The goal of using these variables is to capture delays related to airports, airlines, aircraft, scheduling, seasonal variability, and weather.  These variables fail to account for other possible sources of delay such as staffing issues, security issues, vendor issues/delays, airport construction, policy changes and any other unknowns which may affect the timeliness of aircraft departures.


## 2) What is your data?

__Where did you find it and how?__

1) Airport, Airline, and Historic Flight Data:  
What: Historic flight schedules and actual flight data including delay times Jan 2011 - July 2016  
Source: http://www.transtats.bts.gov/  
Method: programmatically downloaded csv files from their reporting interface

What: Location Data on airports  
Source: http://openflights.org/data.html  
Method: downloaded csv

2) Aircraft:  
What: Match table of of old Tail Numbers to New Tail Numbers.  Some BTS Tail Number are no longer correct.  
Source: https://www.researchgate.net  
Method: downloaded CSV match table 

What: Aircraft data by tail number (Manufacture, Model, Manufacture Date, Seats)  
Source: https://flightaware.com/resources/registration/  
Method: scraped site using tail numbers from bts.gov data


3) Weather:  
What: Roughly hourly historic weather at airports Jan 2011 - July 2016  
Source: https://www.wunderground.com/history  
Method: scraped site using airport codes from bts.gov data

__What are the major transformations you made and why?__

Each row of the BTS flight dataset provided a single departure date and scheduled and actual departure and arrival times.
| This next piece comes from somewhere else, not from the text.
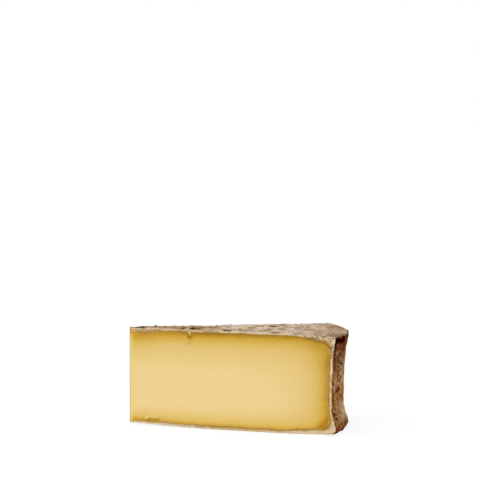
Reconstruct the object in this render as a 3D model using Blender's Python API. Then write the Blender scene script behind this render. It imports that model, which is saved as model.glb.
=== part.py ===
"""A wedge of hard mountain cheese: an eighth of a wheel, cut to its axis, with a hollow heel.

The wedge lies on the wheel's flat face. Its tip, the wheel's axis, points to -X and its heel
faces +X. The cut face with the slit in it looks to -Y. Rind and paste are one solid.
"""

import math

import bmesh
import bpy
from mathutils import Matrix, Vector, noise

# The wheel and the share of it that was cut out
WHEEL_RADIUS = 0.300
WHEEL_HEIGHT = 0.1346
HALF_ANGLE = math.radians(21.4)

# Top face: it falls to the rim and is crowned in between
TOP_FALL = 0.0036
TOP_CROWN = 0.00055

# Bottom face: flat between two shares of the radius, turned up at the tip and at the rim
REST_FROM = 0.40
REST_TO = 0.72
TIP_RISE = 0.0032
RIM_RISE = 0.0022
RISE_POWER = 1.5

# Heel: hollow between an upper lip and a lower lip that stands back a little in the middle
HEEL_HOLLOW = 0.0070
UPPER_EASE = 0.024
UPPER_EASE_AT_CUTS = 0.038
LOWER_SET_BACK = 0.0006
LOWER_EASE_FROM = 0.005
LOWER_EASE_TO = 0.034
UPPER_LIP_ROUND = 0.0042
LOWER_LIP_ROUND = 0.0048
LIP_UNEVEN = 0.30

# Relief of the rind: where it is read in the noise, depth and length of its swells and lumps
RELIEF_PLACE = Vector((2.453, 2.004, 1.299))
SWELL_DEPTH = 0.0011
SWELL_LENGTH = 0.055
LUMP_DEPTH = 0.0010
LUMP_LENGTH = 0.017
CLOTH_FOLD_DEPTH = 0.0011
CLOTH_FOLD_LENGTH = 0.011
CLOTH_FOLD_DRAW = 4.5
RELIEF_FADE = 0.010

# Slit under the top rind and the nick near the bottom, both in the near cut face
SLIT_FROM_TIP = 0.0922
SLIT_LENGTH = 0.0150
SLIT_WIDTH = 0.0052
SLIT_DEPTH = 0.0015
SLIT_LEAN = math.radians(11)
NICK_FROM_TIP = 0.0420
NICK_HEIGHT = 0.0096
NICK_LENGTH = 0.0150
NICK_WIDTH = 0.0034
NICK_DEPTH = 0.0007
NICK_LEAN = math.radians(82)
CUTTER_OVERSHOOT = 0.004

# A slit's shape: its width at the lower end and at its deepest, and its depth at the lower end
SLIT_LOW_WIDTH = 0.60
SLIT_INNER_WIDTH = 0.50
SLIT_LOW_DEPTH = 0.25

# Net of the surface: steps from tip to heel and from bottom to top, drawn closer at the edges
RADIAL_STEPS = 58
HEIGHT_STEPS = 22
RADIAL_CROWDING = 1.4
HEIGHT_CROWDING = 0.75
FLAT_WITHIN = math.radians(0.4)
NEAR_CUT_PLANE = 0.999
UPRIGHT_WITHIN = 0.1

PASTE_COLOUR = (0.85, 0.64, 0.28, 1.0)
RIND_COLOUR = (0.42, 0.29, 0.17, 1.0)
PASTE_ROUGHNESS = 0.55
RIND_ROUGHNESS = 0.85


def clear_scene():
    for thing in list(bpy.data.objects):
        bpy.data.objects.remove(thing, do_unlink=True)


def smoothstep(low, high, value):
    share = min(max((value - low) / (high - low), 0.0), 1.0)
    return share * share * (3.0 - 2.0 * share)


def top_height(share):
    """Height of the top face at a share of the radius."""
    return WHEEL_HEIGHT - TOP_FALL * share + 4.0 * TOP_CROWN * share * (1.0 - share)


def bottom_height(share):
    """Height of the bottom face at a share of the radius: zero where the wedge rests."""
    to_tip = max(0.0, (REST_FROM - share) / REST_FROM)
    to_rim = max(0.0, (share - REST_TO) / (1.0 - REST_TO))
    return TIP_RISE * to_tip**RISE_POWER + RIM_RISE * to_rim**RISE_POWER


def heel_reach(height, across):
    """Radius of the heel at a height, across being -1 to 1 from one cut to the other."""
    ease = UPPER_EASE + (UPPER_EASE_AT_CUTS - UPPER_EASE) * across**2
    below_lip = max(0.0, top_height(1.0) - UPPER_LIP_ROUND - height)
    upper = HEEL_HOLLOW * (1.0 - math.exp(-below_lip / ease))
    lower = LOWER_SET_BACK * (1.0 - across**2)
    hollow = lower + (upper - lower) * smoothstep(LOWER_EASE_FROM, LOWER_EASE_TO, height)
    return WHEEL_RADIUS - hollow


def round_corner(from_heel, from_face, radius):
    """Draws the square corner between the heel and a face in to a quarter round."""
    a = max(0.0, 1.0 - from_heel / radius)
    b = max(0.0, 1.0 - from_face / radius)
    if a == 0.0 or b == 0.0:
        return from_heel, from_face
    pull = max(a, b) / math.hypot(a, b)
    return radius * (1.0 - a * pull), radius * (1.0 - b * pull)


def rind_relief(place):
    """How far the rind stands out at a place on the wheel, as swells with lumps on them."""
    read_at = place + RELIEF_PLACE
    swell = SWELL_DEPTH * noise.noise(read_at / SWELL_LENGTH)
    lump = LUMP_DEPTH * noise.noise(read_at / LUMP_LENGTH)
    return swell + lump


def cloth_folds(place):
    """Upright folds on the heel, left by the cloth that the wheel was pressed in."""
    drawn_up = Vector((place.x, place.y, place.z / CLOTH_FOLD_DRAW))
    return CLOTH_FOLD_DEPTH * noise.noise(drawn_up / CLOTH_FOLD_LENGTH)


def on_wheel(share, across, rise):
    """Place on or in the wedge at shares of its radius, its width and its height."""
    angle = across * HALF_ANGLE
    heading = Vector((math.cos(angle), math.sin(angle), 0.0))
    from_heel = (1.0 - share) * WHEEL_RADIUS
    uneven = 1.0 + LIP_UNEVEN * noise.noise(heading * WHEEL_RADIUS / LUMP_LENGTH)
    if rise > 0.5:
        from_face = (1.0 - rise) * WHEEL_HEIGHT
        from_heel, from_face = round_corner(from_heel, from_face, UPPER_LIP_ROUND * uneven)
        rise = 1.0 - from_face / WHEEL_HEIGHT
    else:
        from_face = rise * WHEEL_HEIGHT
        from_heel, from_face = round_corner(from_heel, from_face, LOWER_LIP_ROUND * uneven)
        rise = from_face / WHEEL_HEIGHT
    share = 1.0 - from_heel / WHEEL_RADIUS
    low = bottom_height(share)
    high = top_height(share)
    height = low + (high - low) * rise
    reach = heel_reach(height, across)
    place = heading * share * reach + Vector((0.0, 0.0, height))

    at_top = smoothstep(RELIEF_FADE, 0.0, high - height)
    at_bottom = smoothstep(RELIEF_FADE, 0.0, height - low) * smoothstep(0.0, TIP_RISE, low)
    at_heel = smoothstep(RELIEF_FADE, 0.0, from_heel)
    relief = rind_relief(place)
    outward = heading * at_heel * (relief + cloth_folds(place))
    upward = Vector((0.0, 0.0, relief * (at_top - at_bottom)))
    return place + outward + upward


def wedge_net():
    """A triangle cut into an even net and drawn up into a prism with its walls cut into rows."""
    net = bmesh.new()
    corners = [net.verts.new(place) for place in ((0, 0, 0), (1, 1, 0), (1, -1, 0))]
    net.faces.new(corners)
    bmesh.ops.subdivide_edges(net, edges=net.edges[:], cuts=RADIAL_STEPS - 1, use_grid_fill=True)
    raised = bmesh.ops.extrude_face_region(net, geom=net.faces[:], use_keep_orig=True)
    top = [item for item in raised["geom"] if isinstance(item, bmesh.types.BMVert)]
    bmesh.ops.translate(net, verts=top, vec=(0, 0, 1))
    uprights = [e for e in net.edges if e.verts[0].co.z != e.verts[1].co.z]
    bmesh.ops.subdivide_edges(net, edges=uprights, cuts=HEIGHT_STEPS - 1, use_grid_fill=True)
    return net


def crowded(vert):
    """Shares of radius, width and height of a net point, with the rows closer at the edges."""
    share = 1.0 - (1.0 - vert.co.x) ** RADIAL_CROWDING
    across = vert.co.y / vert.co.x if vert.co.x > 0.0 else 0.0
    turn = 2.0 * math.pi
    rise = vert.co.z - HEIGHT_CROWDING * math.sin(turn * vert.co.z) / turn
    return share, min(max(across, -1.0), 1.0), min(max(rise, 0.0), 1.0)


def is_cut_face(face):
    """True for a face in one of the two planes that the knife made."""
    centre = face.calc_center_median()
    angle = abs(math.atan2(centre.y, centre.x))
    return angle > NEAR_CUT_PLANE * HALF_ANGLE and abs(face.normal.z) < UPRIGHT_WITHIN


def material(name, colour, roughness):
    made = bpy.data.materials.new(name)
    made.use_nodes = True
    shader = made.node_tree.nodes["Principled BSDF"]
    shader.inputs["Base Color"].default_value = colour
    shader.inputs["Roughness"].default_value = roughness
    shader.inputs["Metallic"].default_value = 0.0
    made.diffuse_color = colour
    return made


def make_wedge():
    net = wedge_net()
    for vert in net.verts:
        vert.co = on_wheel(*crowded(vert))
    bmesh.ops.recalc_face_normals(net, faces=net.faces[:])
    bmesh.ops.dissolve_limit(net, angle_limit=FLAT_WITHIN, verts=net.verts[:], edges=net.edges[:])
    for face in net.faces:
        face.material_index = 0 if is_cut_face(face) else 1
    bmesh.ops.triangulate(net, faces=net.faces[:])
    mesh = bpy.data.meshes.new("cheese")
    net.to_mesh(mesh)
    net.free()
    mesh.materials.append(material("paste", PASTE_COLOUR, PASTE_ROUGHNESS))
    mesh.materials.append(material("rind", RIND_COLOUR, RIND_ROUGHNESS))
    wedge = bpy.data.objects.new("cheese", mesh)
    bpy.context.scene.collection.objects.link(wedge)
    return wedge


def near_cut_frame(from_tip, height, lean):
    """Axes at a point of the near cut face: X along it, Y into the cheese, Z up, then leaned."""
    place = Vector((from_tip * math.cos(HALF_ANGLE), -from_tip * math.sin(HALF_ANGLE), height))
    turn = Matrix.Rotation(-HALF_ANGLE, 4, "Z")
    return Matrix.Translation(place) @ turn @ Matrix.Rotation(lean, 4, "Y")


def add_cutter(name, frame, length, width, depth):
    """A tapered blade that hangs down from its frame: broad and deep above, thin and shallow below."""
    blade = bmesh.new()
    bmesh.ops.create_cube(blade, size=1.0)
    for vert in blade.verts:
        upper = vert.co.z > 0.0
        inner = vert.co.y > 0.0
        breadth = width if upper else SLIT_LOW_WIDTH * width
        inward = depth if upper else SLIT_LOW_DEPTH * depth
        vert.co.x *= breadth * (SLIT_INNER_WIDTH if inner else 1.0)
        vert.co.y = inward if inner else -CUTTER_OVERSHOOT
        vert.co.z = CUTTER_OVERSHOOT if upper else -length
    mesh = bpy.data.meshes.new(name)
    blade.to_mesh(mesh)
    blade.free()
    cutter = bpy.data.objects.new(name, mesh)
    bpy.context.scene.collection.objects.link(cutter)
    cutter.matrix_world = frame
    cutter.hide_render = True
    cutter.display_type = "WIRE"
    return cutter


def cut(target, cutter):
    change = target.modifiers.new(cutter.name, "BOOLEAN")
    change.operation = "DIFFERENCE"
    change.solver = "EXACT"
    change.object = cutter


def centre_on_base(things):
    """Moves all so that the wedge's box stands centred on the origin."""
    corners = [vert.co for vert in things[0].data.vertices]
    middle = [(min(c[i] for c in corners) + max(c[i] for c in corners)) / 2.0 for i in (0, 1)]
    base = min(c.z for c in corners)
    shift = Matrix.Translation((-middle[0], -middle[1], -base))
    for thing in things:
        thing.data.transform(thing.matrix_world)
        thing.matrix_world = Matrix.Identity(4)
        thing.data.transform(shift)


def main():
    clear_scene()
    wedge = make_wedge()
    slit_top = top_height(SLIT_FROM_TIP / WHEEL_RADIUS)
    slit_frame = near_cut_frame(SLIT_FROM_TIP, slit_top, SLIT_LEAN)
    slit = add_cutter("slit", slit_frame, SLIT_LENGTH, SLIT_WIDTH, SLIT_DEPTH)
    nick_frame = near_cut_frame(NICK_FROM_TIP, NICK_HEIGHT, NICK_LEAN)
    nick = add_cutter("nick", nick_frame, NICK_LENGTH, NICK_WIDTH, NICK_DEPTH)
    centre_on_base([wedge, slit, nick])
    cut(wedge, slit)
    cut(wedge, nick)


main()
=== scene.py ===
"""Looks of a wedge of hard mountain cheese: a core of pale paste and a shell of crusted rind that
meet where the knife laid them open, crystals in the cut faces and crumbs on the rind.
"""

import math
import random

import bmesh
import bpy
from mathutils import Matrix, Vector, noise


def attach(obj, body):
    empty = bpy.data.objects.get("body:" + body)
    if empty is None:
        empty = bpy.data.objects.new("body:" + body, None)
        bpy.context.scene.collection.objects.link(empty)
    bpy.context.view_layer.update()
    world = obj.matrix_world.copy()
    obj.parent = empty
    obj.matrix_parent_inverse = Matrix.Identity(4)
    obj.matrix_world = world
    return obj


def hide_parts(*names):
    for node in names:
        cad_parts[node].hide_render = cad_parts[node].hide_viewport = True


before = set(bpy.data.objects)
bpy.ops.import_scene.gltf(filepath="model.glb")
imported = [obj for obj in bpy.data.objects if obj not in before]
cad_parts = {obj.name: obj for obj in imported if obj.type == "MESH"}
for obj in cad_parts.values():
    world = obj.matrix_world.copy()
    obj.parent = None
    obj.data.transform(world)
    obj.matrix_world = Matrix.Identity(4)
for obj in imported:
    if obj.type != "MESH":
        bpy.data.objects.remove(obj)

bl_info = {
    "name": "Cheese wedge",
    "version": (1, 0, 0),
    "blender": (4, 5, 0),
    "location": "3D View > Sidebar > Cheese",
    "description": "Builds a cut wedge of hard cheese with its rind, crystals and crumbs",
    "category": "Add Mesh",
}

NODE = "cheese"
BODY = "root"
MM = 0.001

# The wheel and the share of it that was cut out, as in the frame
WHEEL_RADIUS = 0.3
WHEEL_HEIGHT = 0.1346
HALF_ANGLE = math.radians(21.4)
TOP_FALL = 0.0036
TOP_CROWN = 0.00055
REST_FROM = 0.4
REST_TO = 0.72
TIP_RISE = 0.0032
RIM_RISE = 0.0022
RISE_POWER = 1.5
HEEL_HOLLOW = 0.007
UPPER_EASE = 0.024
UPPER_EASE_AT_CUTS = 0.038
LOWER_SET_BACK = 0.0006
LOWER_EASE_FROM = 0.005
LOWER_EASE_TO = 0.034
UPPER_LIP_ROUND = 0.0042
LOWER_LIP_ROUND = 0.0048
LIP_UNEVEN = 0.3
RELIEF_PLACE = Vector((2.453, 2.004, 1.299))
SWELL_DEPTH = 0.0011
SWELL_LENGTH = 0.055
LUMP_DEPTH = 0.001
LUMP_LENGTH = 0.017
CLOTH_FOLD_DEPTH = 0.0011
CLOTH_FOLD_LENGTH = 0.011
CLOTH_FOLD_DRAW = 4.5
RELIEF_FADE = 0.01
FRACTAL = (0.8, 2.2, 3)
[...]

 - Creating an arrival date -- some flights are overnight
 - Difference between an aircraft's scheduled arrival and departure times at Chicago
 - The model required info about the prior airport (airport prior to arriving at Chicago). A method involving tail numbers and Chicago airport codes was used to determine which airport an aircraft had departed from to Chicago and what time it departed the prior airport.
 - Tail Numbers change over time and get reassigned.  Figuring out which new Tail Numbers was necesarry to get aircraft details
 - Times and Dates.  Dates and times were presented in different formats across the BTS dataset and the Weather Dataset.
 - Airport Codes.  Needed match table to go from US DOT Airline ID provided in BTS data to IATA codes


__Did you do any form of dimensionality reduction? Why?__

The amount of data in the training set caused the models to process slowly.
Originally used PCA during model testing stage to reduce dimensionality.  Alternatively, used sample data to derive feature importance from a Random Forest, then reduced the features to those that were most important.

## 3) Potential Models?

__Looking at your data and your question, what are the potential techniques you might use? Why?__

Originally used Random Forest Regressor with PCA on entire training set.  Results were dismal so switched to classification models.  

Classification Models Tested:  
 - Random Forest Classifier
 - Logistic Regression
 - MPL Classifier
 - KNN Classifier
 - Extremely Randomized Trees Classifier
 
In addition to multiple models with different hyperparameters, also tested many iterations of feature sets and tested using PCA vs the raw features.


## 4) Results

__For each of your potential models, what did you find?__

I found that results were fairly consistent across classification models.

__How well does it score on holdout data?__

The score on holdout (test) data is similar to the score on training data, suggesting the model isn't overfit.

__If you chose hyperparameters, why did you choose the ones you did / did you use gridsearch and what was the outcome there?__

Gridsearch wasn't used, but many iterations were used.

## 5) Answer your original question!

__What did you find out about the world? Are there models that seem well or not well suited to the task?__

The causes of flight delays are more complicated than I thought!  Simply predicting a delay is a challenge and predicting the length of a delay is extremely difficult.  

__Given more code / more time / other resources, what are changes you would make to your analysis?__

Given more time and resources, I would conduct additional research on the proven causes of delays and investigate datasets that encompass those causes.